SEBI-registered research analyst Saurabh Sahu shared a cautious view, pointing to a 15% year-on-year drop in net profit to ₹862 crore due to a sharp 60% rise in provisions, primarily from stress in the microfinance segment.

While advances grew 10% year-on-year to ₹2.45 lakh crore and deposits rose 8% to ₹2.87 lakh crore, core profitability showed strain as net interest income declined 2% sequentially and net interest margin fell to 2.94%. 

He flagged rising slippages and weakening return ratios—RoA at 1.00%, RoE at 10.30%—as concerns despite healthy capital adequacy (CRAR at 16.03%) and provision coverage (PCR at 74.4%).
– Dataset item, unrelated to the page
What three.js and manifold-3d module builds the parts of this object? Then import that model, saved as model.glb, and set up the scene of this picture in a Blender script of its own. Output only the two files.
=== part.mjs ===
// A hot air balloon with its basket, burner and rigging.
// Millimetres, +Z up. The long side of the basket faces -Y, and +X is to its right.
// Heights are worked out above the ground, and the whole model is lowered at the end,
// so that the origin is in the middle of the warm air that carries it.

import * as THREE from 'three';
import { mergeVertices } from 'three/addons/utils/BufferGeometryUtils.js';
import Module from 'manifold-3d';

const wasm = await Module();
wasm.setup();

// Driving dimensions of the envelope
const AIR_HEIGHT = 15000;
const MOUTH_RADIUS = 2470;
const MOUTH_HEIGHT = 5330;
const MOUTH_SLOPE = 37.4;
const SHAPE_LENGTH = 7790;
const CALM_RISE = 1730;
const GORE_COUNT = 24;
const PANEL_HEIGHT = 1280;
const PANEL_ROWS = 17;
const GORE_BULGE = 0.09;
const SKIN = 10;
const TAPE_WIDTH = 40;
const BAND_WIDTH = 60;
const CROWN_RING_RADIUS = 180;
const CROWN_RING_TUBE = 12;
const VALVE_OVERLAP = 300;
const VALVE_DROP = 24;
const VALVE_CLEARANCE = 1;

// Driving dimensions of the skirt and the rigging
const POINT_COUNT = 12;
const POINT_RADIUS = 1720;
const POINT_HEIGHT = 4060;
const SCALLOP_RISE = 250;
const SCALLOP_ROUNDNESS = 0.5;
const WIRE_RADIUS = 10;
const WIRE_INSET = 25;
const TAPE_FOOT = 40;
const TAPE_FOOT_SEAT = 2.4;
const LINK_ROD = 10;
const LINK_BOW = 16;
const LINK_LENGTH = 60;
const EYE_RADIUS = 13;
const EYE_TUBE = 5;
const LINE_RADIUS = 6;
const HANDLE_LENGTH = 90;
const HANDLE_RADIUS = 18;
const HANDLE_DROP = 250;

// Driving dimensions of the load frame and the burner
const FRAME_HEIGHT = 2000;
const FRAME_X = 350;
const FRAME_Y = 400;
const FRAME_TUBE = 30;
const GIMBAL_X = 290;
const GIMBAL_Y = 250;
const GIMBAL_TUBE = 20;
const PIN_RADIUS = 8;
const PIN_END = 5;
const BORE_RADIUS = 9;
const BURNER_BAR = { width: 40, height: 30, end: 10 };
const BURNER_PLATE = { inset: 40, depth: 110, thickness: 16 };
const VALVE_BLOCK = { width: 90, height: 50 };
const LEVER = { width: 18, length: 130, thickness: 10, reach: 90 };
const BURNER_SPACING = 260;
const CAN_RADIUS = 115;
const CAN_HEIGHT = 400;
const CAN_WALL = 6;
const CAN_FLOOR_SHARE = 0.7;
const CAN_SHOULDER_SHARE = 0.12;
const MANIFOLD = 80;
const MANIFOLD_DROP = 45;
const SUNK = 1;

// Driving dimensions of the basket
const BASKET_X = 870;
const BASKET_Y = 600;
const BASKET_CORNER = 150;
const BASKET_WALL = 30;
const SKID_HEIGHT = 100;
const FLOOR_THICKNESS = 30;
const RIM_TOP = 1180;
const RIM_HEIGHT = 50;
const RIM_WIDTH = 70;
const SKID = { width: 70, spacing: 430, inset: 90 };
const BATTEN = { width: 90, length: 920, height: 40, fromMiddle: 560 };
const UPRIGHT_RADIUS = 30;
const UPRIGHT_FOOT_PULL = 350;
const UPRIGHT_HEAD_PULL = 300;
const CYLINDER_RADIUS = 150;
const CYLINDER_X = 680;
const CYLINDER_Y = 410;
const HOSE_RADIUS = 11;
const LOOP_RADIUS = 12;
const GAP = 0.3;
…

He also acknowledged the positive impact of record fee income at ₹786 crore, with total other income touching ₹1,113 crore, and a Current Account and Savings Account (CASA) ratio improvement to 30.35%. 

However, he said the earnings lacked the strength to impress the Street.

Technical Outlook

On the technical front, Sahu observed that the stock broke key support at ₹200 on strong volume (10.9 million shares), forming a bearish lower high, lower low structure. 

He placed immediate support at ₹188–190, next at ₹180 near the 200-daily moving average, with resistance levels at ₹200 and ₹208. The relative strength index (RSI) is likely in bearish territory below 50, and the trend appears weak.

Sahu’s outlook remains bearish below ₹200, with downside risk to ₹188–180. 

He advised avoiding fresh long positions, adding that the technical view would be invalid above ₹210.

Brokerages Mixed

Nuvama maintained a ‘Buy’ with a target price of ₹230, while Morgan Stanley rated it an ‘underweight’ with a target price of ₹165. Nomura also downgraded the stock to ‘neutral’ and cut its target price to ₹195.

The stock has declined 3.4% so far in 2025.